Shackles Aren’t Always Iron

Steel isn’t the only thing you can forge chains with. There’ve been mentions here and there, in the online communities and the mythos. Star Wars is the source I’d like to draw on at the moment…

“Zannah understood that chains were not always made of iron and durasteel; they could sometimes be woven of expensive shimmersilk.”
~Darth Bane, Dynasty of Evil

Ashton and Luciana are two names that immediately come to mind as individuals that’ve mentioned this in the past.

This is actually something that runs through my mind quite a bit, and it bothers me a lot. I didn’t have the worst childhood in the world, but it ain’t no fairy tale either. Things were harder in more obvious ways, each day was hard… and here I am a few years down the road, living a fairly comfortable life. I worry a lot about ‘getting soft’, as they say.

Right now, I’m weaker than I used to be. It’s not because of the soft, comfortable, seductive chains in and of themselves though; it’s because I’ve allowed them – shackles of my own making – to hold me back. Some are worth keeping, while others are better off broken.

To give a clearer picture of what the chains of shimmersilk are really like, I feel it’s important to explain how they’re made. In a word: Victory. I get strong, I put myself into what I do and into the pursuit of what I Want, and I achieve. I climb, I learn, I progress, and I create. What I create… It all becomes a world of boundage and encumberment, if I kid myself into complacency.

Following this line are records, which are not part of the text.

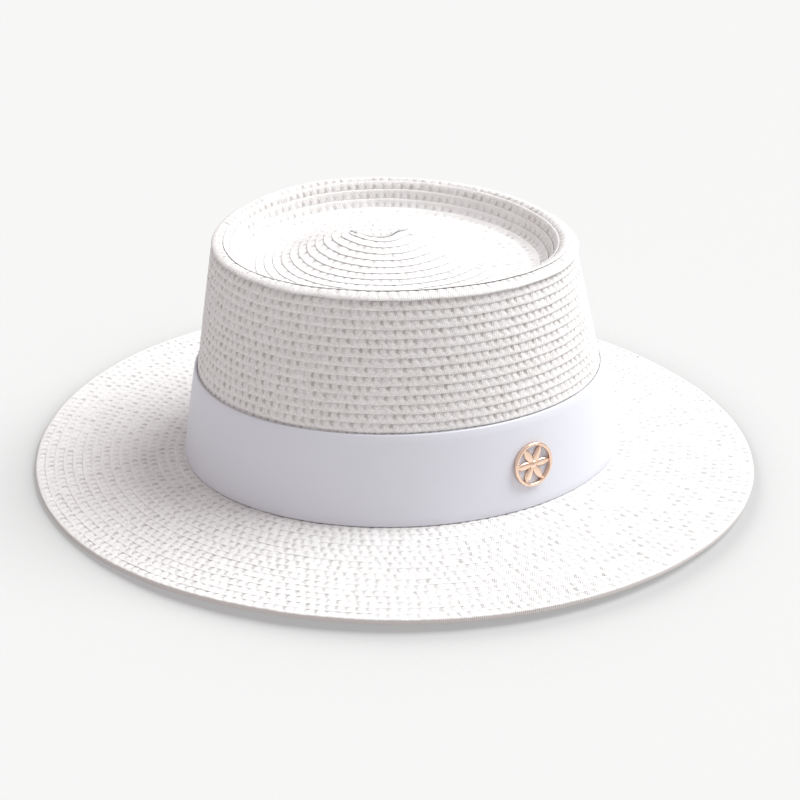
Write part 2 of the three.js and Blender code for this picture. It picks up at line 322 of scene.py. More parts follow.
BRIM_BRAID = [
    {"across": -0.15, "lift": -0.75, "relief": 0.0, "hole": 0.0, "side_shade": 0.0},
    {"across": -0.02, "lift": -0.16, "relief": 0.3, "hole": 0.8, "side_shade": 0.0},
    {"across": 0.13, "lift": -0.07, "relief": 0.9, "hole": 1.0, "side_shade": 0.0},
    {"across": 0.34, "lift": 0.0, "relief": 1.0, "hole": 1.0, "side_shade": 0.0},
    {"across": 0.56, "lift": 0.03, "relief": 1.0, "hole": 0.8, "side_shade": 0.0},
    {"across": 0.79, "lift": 0.03, "relief": 0.9, "hole": 0.5, "side_shade": 0.0},
    {"across": 0.97, "lift": -0.04, "relief": 0.5, "hole": 0.2, "side_shade": 0.0},
    {"across": 1.03, "lift": -0.11, "relief": 0.2, "hole": 0.0, "side_shade": 0.0},
    {"across": 0.98, "lift": -0.6, "relief": 0.0, "hole": 0.0, "side_shade": 0.0},
    {"across": 0.45, "lift": -1.45, "relief": 0.0, "hole": 0.0, "side_shade": 0.0},
    {"across": -0.08, "lift": -1.75, "relief": 0.0, "hole": 0.0, "side_shade": 0.0},
]

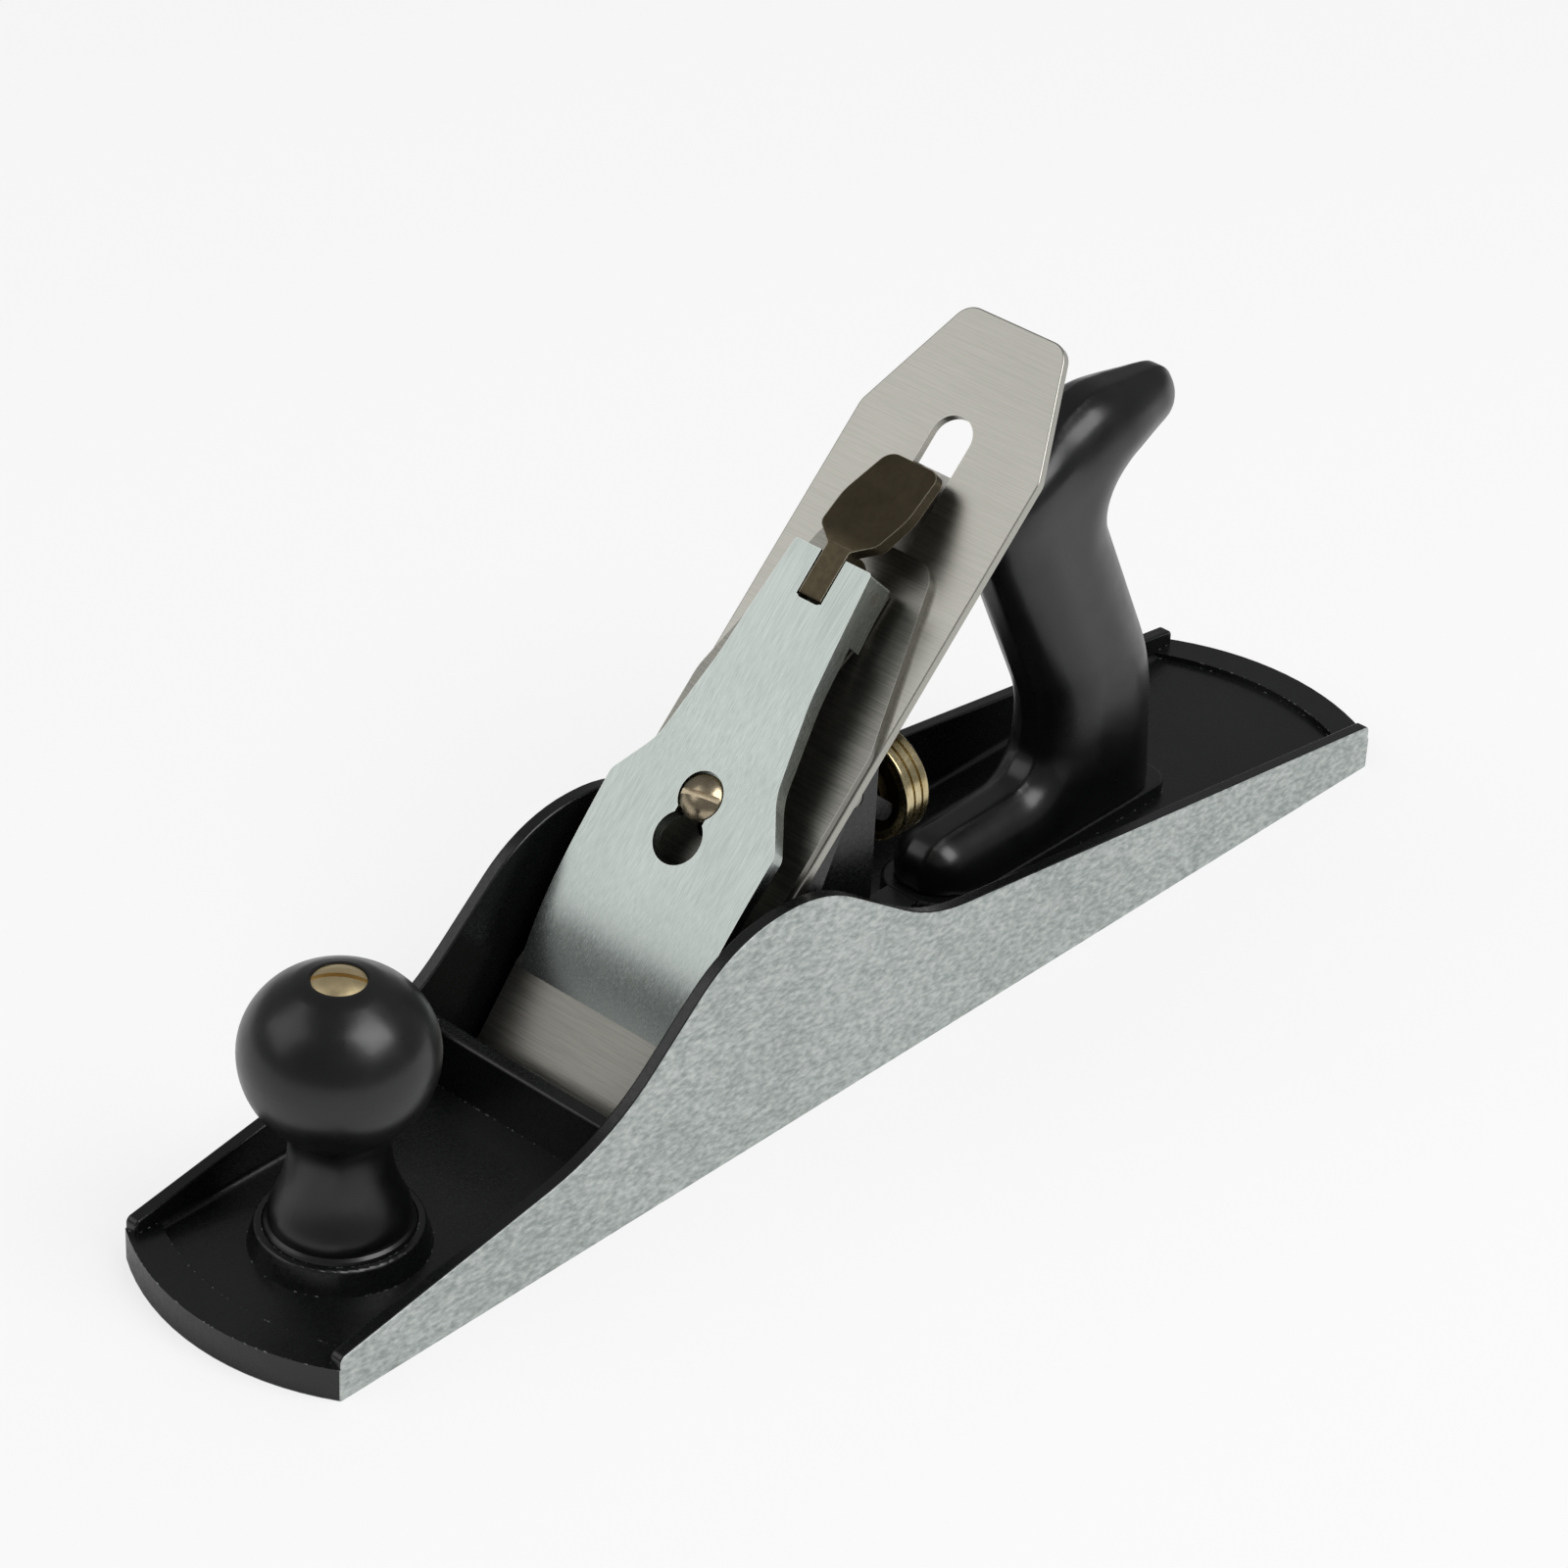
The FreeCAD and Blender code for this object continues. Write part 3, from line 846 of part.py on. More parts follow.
def front_knob():
    """Turned knob: bell foot, waist, ball, and a low dome up to the nut."""
    def at(r, z):
        return Vector(r, 0, z)

    def crown(t):
        return at(KNOB_BALL_R * math.cos(t), KNOB_BALL_H + KNOB_CROWN_H * math.sin(t))
    base = KNOB_SEAT_H + 0.05
    bead = base + KNOB_BASE_T
    join_z = KNOB_BALL_H - KNOB_BALL_R * 0.80
    join_r = KNOB_BALL_R * 0.60
    rim_turn = math.acos(KNOB_RIM_R / KNOB_BALL_R)
    under_turn = math.asin(0.80) / 2
    bore = ROD_R + ROD_GAP
    sink = NUT_R + 0.1
    sink_z = KNOB_TOP_H - NUT_T + 1.0
    flare = Part.BSplineCurve()
    flare.interpolate([at(KNOB_BASE_R - 0.6, bead + 0.6), at(KNOB_BASE_R - 2.0, bead + 6.0),
                       at(KNOB_NECK_R, KNOB_NECK_H), at(join_r, join_z)],
                      InitialTangent=Vector(0.1, 0, 1), FinalTangent=Vector(0.8, 0, 0.6))
    dome = Part.BSplineCurve()
    dome.interpolate([crown(rim_turn * i / 6) for i in range(7)], InitialTangent=Vector(0, 0, 1),
                     FinalTangent=Vector(-KNOB_BALL_R * math.sin(rim_turn), 0,
                                         KNOB_CROWN_H * math.cos(rim_turn)).normalize())
    edges = [Part.LineSegment(at(bore, base), at(KNOB_BASE_R, base)).toShape(),
             arc_edge(at(KNOB_BASE_R, base), at(KNOB_BASE_R + 0.4, base + KNOB_BASE_T / 2),
                      at(KNOB_BASE_R, bead)),
             Part.LineSegment(at(KNOB_BASE_R, bead), at(KNOB_BASE_R - 0.6, bead + 0.6)).toShape(),
             flare.toShape(),
             arc_edge(at(join_r, join_z), at(KNOB_BALL_R * math.cos(under_turn),
                                             KNOB_BALL_H - KNOB_BALL_R * math.sin(under_turn)),
                      at(KNOB_BALL_R, KNOB_BALL_H)),
             dome.toShape(),
             Part.LineSegment(at(KNOB_RIM_R, KNOB_TOP_H), at(sink, KNOB_TOP_H)).toShape(),
             Part.LineSegment(at(sink, KNOB_TOP_H), at(sink, sink_z)).toShape(),
             Part.LineSegment(at(sink, sink_z), at(bore, sink_z)).toShape(),
             Part.LineSegment(at(bore, sink_z), at(bore, base)).toShape()]
    knob = Part.Face(Part.Wire(edges)).revolve(Vector(), UP, 360)
    knob.translate(Vector(KNOB_X, 0, 0))
    return knob


def barrel_nut(base, axis, along):
    """Slotted nut with a shallow dome, sunk in the handle's top; base is its lower end."""
    dome_h = 1.4
    ball_r = (NUT_R ** 2 + dome_h ** 2) / (2 * dome_h)
    drum = disc(base, axis, NUT_R, NUT_T)
    ball = Part.makeSphere(ball_r, base + axis * (NUT_T - ball_r))
    bore = disc(base - axis, axis, ROD_R + RUN_GAP, NUT_T - 2.5)
    slot = screw_slot(base + axis * NUT_T, along, axis, 1.3, 1.9, 2 * NUT_R + 2)
    return cut(drum.common(ball), bore, slot)


def knob_nut():
    turn = math.radians(KNOB_SLOT_TURN)
    along = Vector(math.cos(turn), math.sin(turn), 0)
    return barrel_nut(Vector(KNOB_X, 0, KNOB_TOP_H - NUT_T + 1.2), UP, along)


def knob_rod():
    top = KNOB_TOP_H - 4.0
    return disc(Vector(KNOB_X, 0, ROD_ROOT_H), UP, ROD_R, top - ROD_ROOT_H)


def tote_top():
    """Where the rod's axis leaves the tote."""
    return on_tote_rod(107.0)


def tote_side():
    """Side outline of the handle: toe, grip front, crown, horn, and the grip's back."""
    return [(TOTE_BASE_FRONT_X, TOTE_SEAT_H + 0.05, 0), (TOTE_BASE_FRONT_X, TOTE_TOE_H, 8.0),
            (TOTE_GRIP_FRONT_X, TOTE_TOE_H + 1.2, 9.0),
            (TOTE_GRIP_FRONT_X - 1.0, TOTE_TOE_H + 19.0, 26.0),
            (TOTE_CROWN_FRONT_X, TOTE_CROWN_H - 20.5, 7.0),
            (TOTE_CROWN_FRONT_X - 7.0, TOTE_CROWN_H - 12.5, 7.0),
            (TOTE_CROWN_FRONT_X - 37.0, TOTE_CROWN_H + 0.8, 22.0),
            (TOTE_HORN_X + 6.0, TOTE_CROWN_H - 2.5, 9.0), (TOTE_HORN_X, TOTE_CROWN_H - 15.5, 6.6),
            (TOTE_THROAT_X, TOTE_CROWN_H - 23.5, 9.0),
            (TOTE_BASE_REAR_X + 3.0, TOTE_SEAT_H + 35.0, 60.0),
            (TOTE_BASE_REAR_X, TOTE_SEAT_H + 0.05, 0)]


def tote():
    grip = wall(tote_side(), TOTE_HALF_T)

    def long_edge(edge):
        b = edge.BoundBox
        return b.YMax - b.YMin < 1e-3 and b.ZMax > TOTE_SEAT_H + 1
    grip = round_edges(grip, TOTE_EDGE_R, long_edge)
    bore = disc(on_tote_rod(TOTE_SEAT_H - 2), tote_axis(), ROD_R + ROD_GAP, 130)
    top = tote_top()
    sink = disc(top - tote_axis() * TOTE_NUT_DEPTH, tote_axis(), NUT_R + 0.25, 40)
    pin_hole = disc(Vector(TOE_PIN_X, 0, 0), UP, TOE_PIN_R + RUN_GAP, TOE_PIN_H + PIN_TIP_GAP)
    return cut(grip, bore, sink, pin_hole)


def tote_nut():
    axis = tote_axis()
    along = Vector(axis.z, 0, -axis.x)
    return barrel_nut(tote_top() - axis * (TOTE_NUT_DEPTH - 0.1), axis, along)


def tote_rod():
    axis = tote_axis()
    low = on_tote_rod(ROD_ROOT_H)
    high = tote_top() - axis * (TOTE_NUT_DEPTH - 5.5)
    return disc(low, axis, ROD_R, (high - low).Length)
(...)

How to break these sweet restraints or use them to go further? I remember my inner flame – if I don’t… it’ll remind me it’s still there. My desire will only wait so long for attention before it makes itself known.

The circular part of this is that in breaking these chains, I forge more, and the new ones are almost always a challenge when compared to their predecessors. I have to grow stronger in new and different ways. And in choosing to keep some of them deliberately, consciously, I grow stronger in bearing the weight that comes from the chains I want.